▶ Goal:
Every line in the listing is to be echoed verbatim.

▶ Material provided:
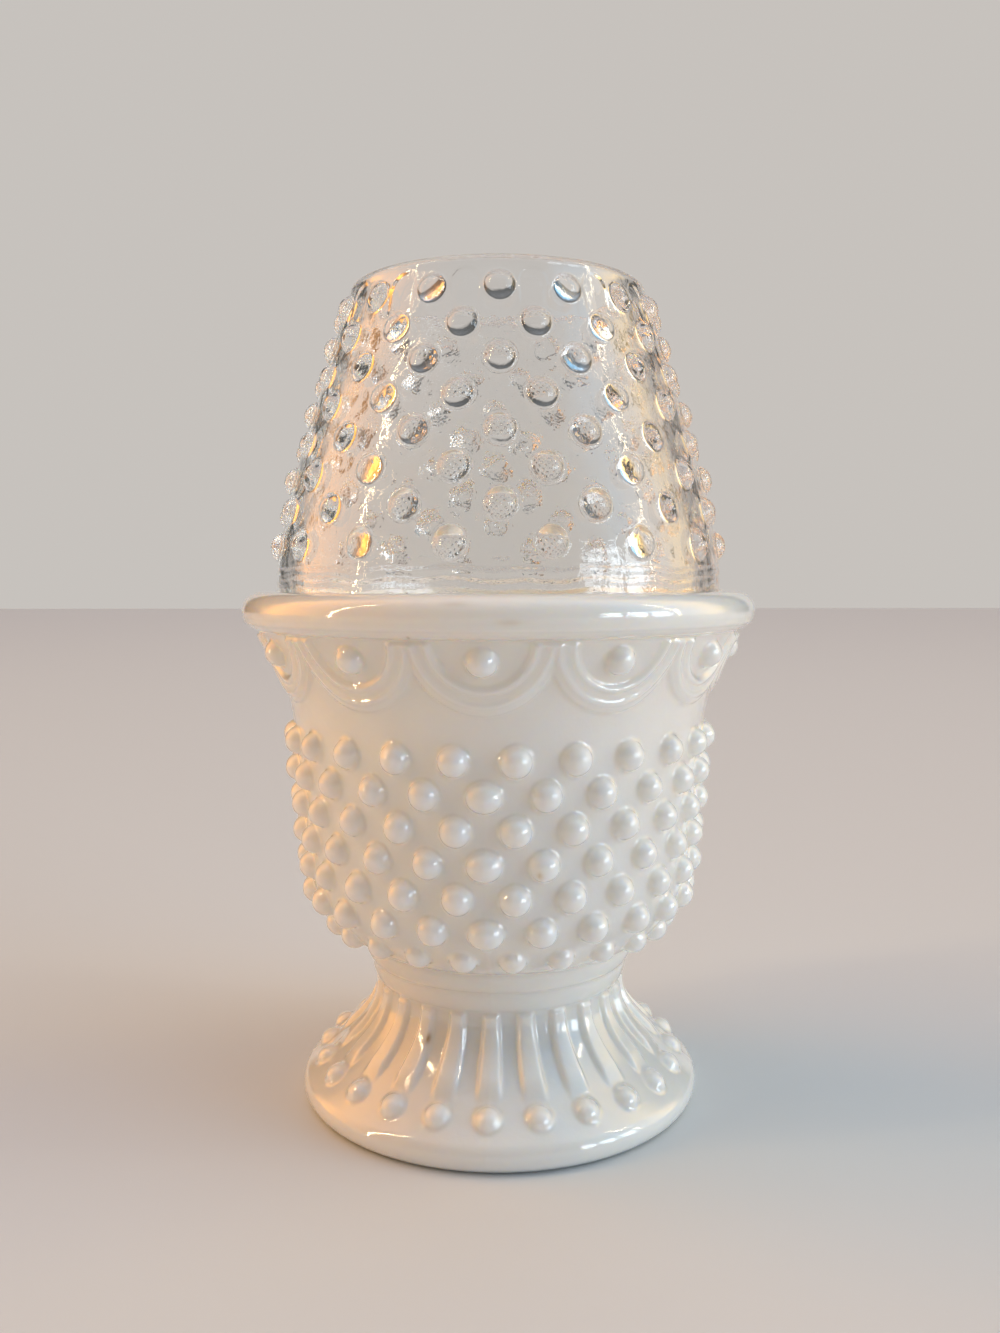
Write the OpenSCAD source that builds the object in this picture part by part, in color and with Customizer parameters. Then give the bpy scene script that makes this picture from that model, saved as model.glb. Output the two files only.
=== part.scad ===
// Two-piece pressed-glass server in a hobnail pattern: a footed milk-glass urn,
// and a clear glass shade that stands loose on a ledge inside the urn's rim.
// Millimetres, +Z up. The origin is the middle of the foot, on the table.
// The front, at -Y, is where the even rows of hobnails, a swag and a foot rib line up.

/* [Foot] */
// Radius of the foot at its widest
foot_r = 50.8; // [42:0.1:62]
// Radius of the rounding along the foot's edge
foot_edge_r = 4; // [2.5:0.1:5]
// Height from the table to the narrowest part of the neck
foot_h = 29; // [24:0.5:36]
// Radius of the neck
neck_r = 30.8; // [25:0.1:37]
// Thickness of the glass in the foot
foot_wall = 6; // [4:0.1:7.5]
// Height of the collar between the neck and the bowl
collar_h = 11.1; // [9:0.1:14]
// How far the collar widens from the neck to the bowl
collar_flare = 3.3; // [2:0.1:5]
// Radius of the two soft rings round the collar
collar_ring_r = 2.4; // [1.8:0.1:2.8]
// How deep the middle of a collar ring is sunk in the collar
collar_ring_sink = 1.5; // [1:0.1:1.7]
// Number of ribs, each ending in a hobnail
foot_ribs = 24; // [12:1:28]
// Width of a rib at the neck
rib_top_w = 2.6; // [1.5:0.1:3.5]
// Width of a rib at its hobnail
rib_foot_w = 5; // [3:0.1:7]
// How far a rib stands out of the foot
rib_rise = 1.1; // [0.5:0.1:2]
// Radius of the hobnails round the foot
foot_nail_r = 3.3; // [2.5:0.1:4]
// How deep the middle of a foot hobnail is sunk in the foot
foot_nail_sink = 1.2; // [0:0.1:1.6]

/* [Bowl] */
// Height of the hobnailed part of the bowl
belly_h = 54.9; // [44:0.1:66]
// Lean of the bowl's side, in degrees from upright
wall_lean = 5.4; // [3:0.1:8]
// Radius of the curve from the bowl's side to its underside
belly_round = 24; // [18:0.5:26]
// Thickness of the bowl's side
bowl_wall = 3.8; // [3:0.1:5]
// Thickness of glass between the bowl and the hollow foot
floor_t = 8; // [6:0.1:10]
// Rows of hobnails on the bowl
nail_rows = 7; // [4:1:7]
// Hobnails in a row
nails_per_row = 24; // [16:1:26]
// Radius of a hobnail on the bowl
nail_r = 3.5; // [2.5:0.1:4]
// Height of the plain glass above the top row's middle
nail_top_gap = 2.1; // [1:0.1:6]
// Height of the bowl below the bottom row's middle
nail_bottom_gap = 6.2; // [5:0.1:9]

/* [Rim] */
// Height of the flare between the hobnails and the rim bead
flare_h = 24.3; // [20:0.1:30]
// Radius of the rim bead's round section
bead_round = 4.8; // [4:0.1:6]
// Width of the rim, from the seat's wall to the bead's outside
rim_w = 8.1; // [7:0.1:11]
// Number of swags under the rim
swags = 12; // [8:1:14]
// Height of the points between swags, below the bead
cusp_drop = 7.6; // [5:0.1:9]
// Radius of the rope round a swag
swag_rope_r = 2.6; // [2:0.1:3]
// How deep the rope's centre is sunk in the flare
swag_sink = 1.4; // [1:0.1:1.8]
// Radius of the hobnail in a swag
swag_nail_r = 3.3; // [2.5:0.1:4]
// Height of a swag's hobnail, below the bead
swag_nail_drop = 4.5; // [4:0.1:7]

/* [Shade] */
// Radius of the shade's foot
shade_r = 55.4; // [46:0.1:67]
// Height of the shade
shade_h = 76; // [63:0.5:92]
// Thickness of the shade's glass
shade_wall = 3; // [2.2:0.1:3.6]
// Height of the upright band at the shade's foot
shade_band_h = 7; // [5:0.5:9]
// Height over which the side curves into its straight taper
shade_curve_h = 29; // [20:0.5:34]
// Slope of the side just above the band, width lost per height
shade_low_slope = 0.14; // [0.1:0.01:0.2]
// Slope of the straight taper, width lost per height
shade_top_slope = 0.32; // [0.25:0.01:0.36]
// Rows of hobnails on the shade
shade_rows = 8; // [4:1:8]
// Hobnails in a row
shade_nails_per_row = 16; // [10:1:18]
// Radius of a hobnail's ball
shade_nail_r = 3.8; // [3:0.1:4.2]
// How deep a hobnail's ball is sunk in the glass
shade_nail_sink = 1.5; // [1:0.1:2]
// Height of the bottom row's middle above the shade's foot
shade_nail_start = 12.6; // [11:0.1:16]
// Height of the shade above the top row's middle
shade_nail_top_gap = 7.7; // [6:0.1:12]
// Turn of the shade on its seat, in degrees
shade_turn = 4.1; // [-11:0.1:11]

/* [Fit] */
// Depth of the seat below the crest of the rim
seat_depth = 2; // [1.5:0.1:3]
// Width of the ledge that carries the shade
ledge_w = 5; // [4:0.1:6]
// Play all round the shade in its seat
seat_play = 0.6; // [0.3:0.1:1]
// Gap left under the shade so that the two glasses do not share a face
seat_gap = 0.1; // [0.05:0.05:0.3]

/* [Hidden] */
$fn = 96;

MILK = [0.93, 0.93, 0.90];
CLEAR = [0.80, 0.84, 0.85, 0.4];
ARC_STEPS = 5;
SHADE_STEPS = 4;
LIP_STEPS = 3;
NAIL_FN = 32;
OVER = 1;

// Heights, from the table up
collar_z = foot_h + collar_h;
waist_z = collar_z + belly_h;
bead_under_z = waist_z + flare_h;
bead_z = bead_under_z + bead_round;
rim_z = bead_z + bead_round;
ledge_z = rim_z - seat_depth;
shade_z = ledge_z + seat_gap;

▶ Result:
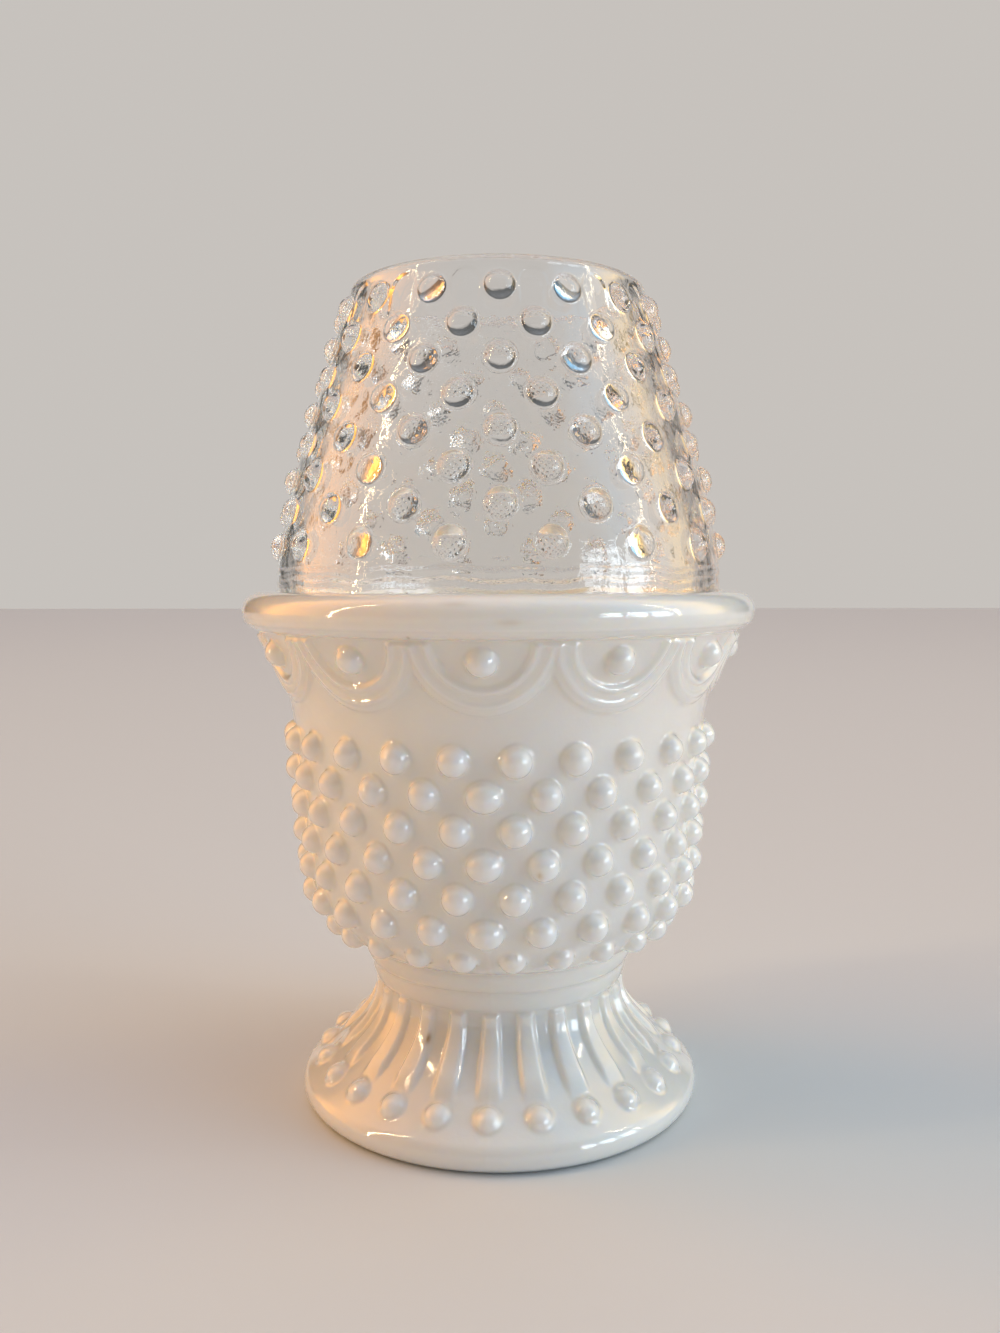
Write the OpenSCAD source that builds the object in this picture part by part, in color and with Customizer parameters. Then give the bpy scene script that makes this picture from that model, saved as model.glb. Output the two files only.
=== part.scad ===
// Two-piece pressed-glass server in a hobnail pattern: a footed milk-glass urn,
// and a clear glass shade that stands loose on a ledge inside the urn's rim.
// Millimetres, +Z up. The origin is the middle of the foot, on the table.
// The front, at -Y, is where the even rows of hobnails, a swag and a foot rib line up.

/* [Foot] */
// Radius of the foot at its widest
foot_r = 50.8; // [42:0.1:62]
// Radius of the rounding along the foot's edge
foot_edge_r = 4; // [2.5:0.1:5]
// Height from the table to the narrowest part of the neck
foot_h = 29; // [24:0.5:36]
// Radius of the neck
neck_r = 30.8; // [25:0.1:37]
// Thickness of the glass in the foot
foot_wall = 6; // [4:0.1:7.5]
// Height of the collar between the neck and the bowl
collar_h = 11.1; // [9:0.1:14]
// How far the collar widens from the neck to the bowl
collar_flare = 3.3; // [2:0.1:5]
// Radius of the two soft rings round the collar
collar_ring_r = 2.4; // [1.8:0.1:2.8]
// How deep the middle of a collar ring is sunk in the collar
collar_ring_sink = 1.5; // [1:0.1:1.7]
// Number of ribs, each ending in a hobnail
foot_ribs = 24; // [12:1:28]
// Width of a rib at the neck
rib_top_w = 2.6; // [1.5:0.1:3.5]
// Width of a rib at its hobnail
rib_foot_w = 5; // [3:0.1:7]
// How far a rib stands out of the foot
rib_rise = 1.1; // [0.5:0.1:2]
// Radius of the hobnails round the foot
foot_nail_r = 3.3; // [2.5:0.1:4]
// How deep the middle of a foot hobnail is sunk in the foot
foot_nail_sink = 1.2; // [0:0.1:1.6]

/* [Bowl] */
// Height of the hobnailed part of the bowl
belly_h = 54.9; // [44:0.1:66]
// Lean of the bowl's side, in degrees from upright
wall_lean = 5.4; // [3:0.1:8]
// Radius of the curve from the bowl's side to its underside
belly_round = 24; // [18:0.5:26]
// Thickness of the bowl's side
bowl_wall = 3.8; // [3:0.1:5]
// Thickness of glass between the bowl and the hollow foot
floor_t = 8; // [6:0.1:10]
// Rows of hobnails on the bowl
nail_rows = 7; // [4:1:7]
// Hobnails in a row
nails_per_row = 24; // [16:1:26]
// Radius of a hobnail on the bowl
nail_r = 3.5; // [2.5:0.1:4]
// Height of the plain glass above the top row's middle
nail_top_gap = 2.1; // [1:0.1:6]
// Height of the bowl below the bottom row's middle
nail_bottom_gap = 6.2; // [5:0.1:9]

/* [Rim] */
// Height of the flare between the hobnails and the rim bead
flare_h = 24.3; // [20:0.1:30]
// Radius of the rim bead's round section
bead_round = 4.8; // [4:0.1:6]
// Width of the rim, from the seat's wall to the bead's outside
rim_w = 8.1; // [7:0.1:11]
// Number of swags under the rim
swags = 12; // [8:1:14]
// Height of the points between swags, below the bead
cusp_drop = 7.6; // [5:0.1:9]
// Radius of the rope round a swag
swag_rope_r = 2.6; // [2:0.1:3]
// How deep the rope's centre is sunk in the flare
swag_sink = 1.4; // [1:0.1:1.8]
// Radius of the hobnail in a swag
swag_nail_r = 3.3; // [2.5:0.1:4]
// Height of a swag's hobnail, below the bead
swag_nail_drop = 4.5; // [4:0.1:7]

/* [Shade] */
// Radius of the shade's foot
shade_r = 55.4; // [46:0.1:67]
// Height of the shade
shade_h = 76; // [63:0.5:92]
// Thickness of the shade's glass
shade_wall = 3; // [2.2:0.1:3.6]
// Height of the upright band at the shade's foot
shade_band_h = 7; // [5:0.5:9]
// Height over which the side curves into its straight taper
shade_curve_h = 29; // [20:0.5:34]
// Slope of the side just above the band, width lost per height
shade_low_slope = 0.14; // [0.1:0.01:0.2]
// Slope of the straight taper, width lost per height
shade_top_slope = 0.32; // [0.25:0.01:0.36]
// Rows of hobnails on the shade
shade_rows = 8; // [4:1:8]
// Hobnails in a row
shade_nails_per_row = 16; // [10:1:18]
// Radius of a hobnail's ball
shade_nail_r = 3.8; // [3:0.1:4.2]
// How deep a hobnail's ball is sunk in the glass
shade_nail_sink = 1.5; // [1:0.1:2]
// Height of the bottom row's middle above the shade's foot
shade_nail_start = 12.6; // [11:0.1:16]
// Height of the shade above the top row's middle
shade_nail_top_gap = 7.7; // [6:0.1:12]
// Turn of the shade on its seat, in degrees
shade_turn = 4.1; // [-11:0.1:11]

/* [Fit] */
// Depth of the seat below the crest of the rim
seat_depth = 2; // [1.5:0.1:3]
// Width of the ledge that carries the shade
ledge_w = 5; // [4:0.1:6]
// Play all round the shade in its seat
seat_play = 0.6; // [0.3:0.1:1]
// Gap left under the shade so that the two glasses do not share a face
seat_gap = 0.1; // [0.05:0.05:0.3]

/* [Hidden] */
$fn = 96;

MILK = [0.93, 0.93, 0.90];
CLEAR = [0.80, 0.84, 0.85, 0.4];
ARC_STEPS = 5;
SHADE_STEPS = 4;
LIP_STEPS = 3;
NAIL_FN = 32;
OVER = 1;

// Heights, from the table up
collar_z = foot_h + collar_h;
waist_z = collar_z + belly_h;
bead_under_z = waist_z + flare_h;
bead_z = bead_under_z + bead_round;
rim_z = bead_z + bead_round;
ledge_z = rim_z - seat_depth;
shade_z = ledge_z + seat_gap;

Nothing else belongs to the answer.